Understanding human information processing is the central concern of the interdisciplinary research field of cognitive informatics (Wang, 2007a; Wang et al., 2010). Key topics in this research area are the investigation and modeling of abstraction and inference processes, which both have been identified as “preeminent traits of the human brain” (Wang, 2007b; Wang, 2012), as well as of processes underlying spatiality, time, and motion (Wang, 2009; Dawson & Boechler, 2007; Dong, 2007). In our work, we are concerned with the cognitive abstraction and inference operations underlying spatial competences, thinking, and language. Specifically, our efforts address the question to which degree formal models of spatial representation and reasoning suggested in AI and the spatial sciences are adequate to capture and describe human conceptualizations and commonsense reasoning. Our general approach is based on behavioral experiments (using a crowdsourcing approach) with the goal of evaluating and improving these formalisms.

Research on granularities has a long tradition in cognitive computing and cognitive informatics (Hobbs, 1985; Wang et al., 2010). Tasks that require to flexibly change between different levels of granularity are omnipresent in the cognitive organization of spatial knowledge and central to numerous computational models and applications (Hobbs, 1985; Kuipers, 2000; Richter & Klippel, 2005). An important research endeavor in this context is the identification of intuitive levels of granularity in human conceptualizations and commonsense understanding of spatial relations (Pothos et al., 2011).
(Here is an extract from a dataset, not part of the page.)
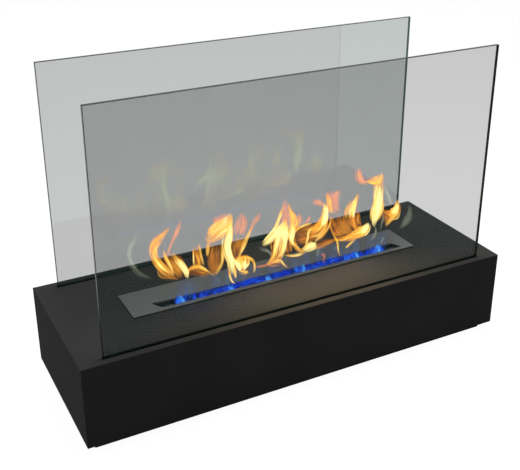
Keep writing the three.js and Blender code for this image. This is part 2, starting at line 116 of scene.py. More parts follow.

The understanding of this key part of human spatial cognition plays a crucial role in the design of intuitive user interfaces and of intelligent spatial reasoning and assistance systems.

As pointed out in Dawson and Boechler (2007), and Dong (2007), human understanding of certain kinds of spatial relations, for example, topological and direction relations, does not seem to follow the quantitative notion of metric space. This realization resulted in many models, so-called spatial calculi, which attempt to formalize relations for different aspects of space by introducing a finite and typically small number of elementary relationships (see, for instance, (Cohn & Renz, 2008) for an overview of this research field referred to as qualitative spatial reasoning).

Competing levels of granularity can be found in several spatial calculi, such as the prominent topological Region Connection Calculus (RCC) (Randell, Cui, & Cohn, 1992) and Intersection Model (IM) (Egenhofer & Franzosa, 1991) calculus families. The same holds true for formalisms dealing with direction or orientation information where we can observe a recent trend towards approaches in which levels of granularity are adaptable (see (Renz & Mitra, 2004; Moratz & Wallgrün, 2012)). In addition to capturing human intuition and categorization behavior, these approaches aim at improving the computational efficiency of processing spatial and temporal information by providing an adequate level of granularity sufficient to solve a particular task or for performing a task in a hierarchical manner by going from coarse levels to finer levels of detail. Overall, granularity is a key element of computationally processing information and/or communicating it to a human user where involving too much detail would violate principles of cognitive ergonomics as discussed, for example, in Clark’s 007 Principle: “In general, evolved creatures will neither store nor process information in costly ways when they can use the structure of the environment and their operations upon it as a convenient stand-in for the information-processing operations concerned. That is, know only as much as you need to know to get the job done.” (Clark, 1989, p. 64).